Restate every line of the material, word for word.

— START DATASET CONTENT —

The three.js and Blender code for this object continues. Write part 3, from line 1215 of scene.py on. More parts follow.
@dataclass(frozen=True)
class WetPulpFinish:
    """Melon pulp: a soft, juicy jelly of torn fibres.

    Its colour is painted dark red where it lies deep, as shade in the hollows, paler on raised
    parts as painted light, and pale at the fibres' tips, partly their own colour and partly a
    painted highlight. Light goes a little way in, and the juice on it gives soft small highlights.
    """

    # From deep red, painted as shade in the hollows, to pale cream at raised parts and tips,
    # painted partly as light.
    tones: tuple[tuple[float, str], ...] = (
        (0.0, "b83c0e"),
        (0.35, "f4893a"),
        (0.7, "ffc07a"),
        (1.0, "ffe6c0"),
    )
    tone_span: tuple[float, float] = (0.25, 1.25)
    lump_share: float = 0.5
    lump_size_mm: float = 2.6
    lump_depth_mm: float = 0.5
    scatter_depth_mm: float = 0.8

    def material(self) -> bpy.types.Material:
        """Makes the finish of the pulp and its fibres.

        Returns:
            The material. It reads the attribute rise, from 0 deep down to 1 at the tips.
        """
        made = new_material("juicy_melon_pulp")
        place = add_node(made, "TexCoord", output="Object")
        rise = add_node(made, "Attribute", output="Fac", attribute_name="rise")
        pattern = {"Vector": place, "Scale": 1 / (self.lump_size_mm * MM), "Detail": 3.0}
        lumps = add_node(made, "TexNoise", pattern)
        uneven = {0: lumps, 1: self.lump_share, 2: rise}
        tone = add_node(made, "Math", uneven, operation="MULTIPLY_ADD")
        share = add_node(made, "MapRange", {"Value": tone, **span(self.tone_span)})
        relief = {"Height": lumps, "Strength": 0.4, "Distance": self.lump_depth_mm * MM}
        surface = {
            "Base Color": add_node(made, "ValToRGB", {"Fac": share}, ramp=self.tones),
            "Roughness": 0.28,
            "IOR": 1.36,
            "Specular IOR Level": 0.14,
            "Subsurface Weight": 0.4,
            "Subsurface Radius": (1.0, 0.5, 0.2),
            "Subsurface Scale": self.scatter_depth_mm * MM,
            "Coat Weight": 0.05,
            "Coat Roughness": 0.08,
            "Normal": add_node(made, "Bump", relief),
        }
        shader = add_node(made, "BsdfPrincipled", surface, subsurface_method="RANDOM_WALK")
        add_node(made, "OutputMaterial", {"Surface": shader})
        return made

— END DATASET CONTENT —

**CORRECT RESPONSE**
The three.js and Blender code for this object continues. Write part 3, from line 1215 of scene.py on. More parts follow.
@dataclass(frozen=True)
class WetPulpFinish:
    """Melon pulp: a soft, juicy jelly of torn fibres.

    Its colour is painted dark red where it lies deep, as shade in the hollows, paler on raised
    parts as painted light, and pale at the fibres' tips, partly their own colour and partly a
    painted highlight. Light goes a little way in, and the juice on it gives soft small highlights.
    """

    # From deep red, painted as shade in the hollows, to pale cream at raised parts and tips,
    # painted partly as light.
    tones: tuple[tuple[float, str], ...] = (
        (0.0, "b83c0e"),
        (0.35, "f4893a"),
        (0.7, "ffc07a"),
        (1.0, "ffe6c0"),
    )
    tone_span: tuple[float, float] = (0.25, 1.25)
    lump_share: float = 0.5
    lump_size_mm: float = 2.6
    lump_depth_mm: float = 0.5
    scatter_depth_mm: float = 0.8

    def material(self) -> bpy.types.Material:
        """Makes the finish of the pulp and its fibres.

        Returns:
            The material. It reads the attribute rise, from 0 deep down to 1 at the tips.
        """
        made = new_material("juicy_melon_pulp")
        place = add_node(made, "TexCoord", output="Object")
        rise = add_node(made, "Attribute", output="Fac", attribute_name="rise")
        pattern = {"Vector": place, "Scale": 1 / (self.lump_size_mm * MM), "Detail": 3.0}
        lumps = add_node(made, "TexNoise", pattern)
        uneven = {0: lumps, 1: self.lump_share, 2: rise}
        tone = add_node(made, "Math", uneven, operation="MULTIPLY_ADD")
        share = add_node(made, "MapRange", {"Value": tone, **span(self.tone_span)})
        relief = {"Height": lumps, "Strength": 0.4, "Distance": self.lump_depth_mm * MM}
        surface = {
            "Base Color": add_node(made, "ValToRGB", {"Fac": share}, ramp=self.tones),
            "Roughness": 0.28,
            "IOR": 1.36,
            "Specular IOR Level": 0.14,
            "Subsurface Weight": 0.4,
            "Subsurface Radius": (1.0, 0.5, 0.2),
            "Subsurface Scale": self.scatter_depth_mm * MM,
            "Coat Weight": 0.05,
            "Coat Roughness": 0.08,
            "Normal": add_node(made, "Bump", relief),
        }
        shader = add_node(made, "BsdfPrincipled", surface, subsurface_method="RANDOM_WALK")
        add_node(made, "OutputMaterial", {"Surface": shader})
        return made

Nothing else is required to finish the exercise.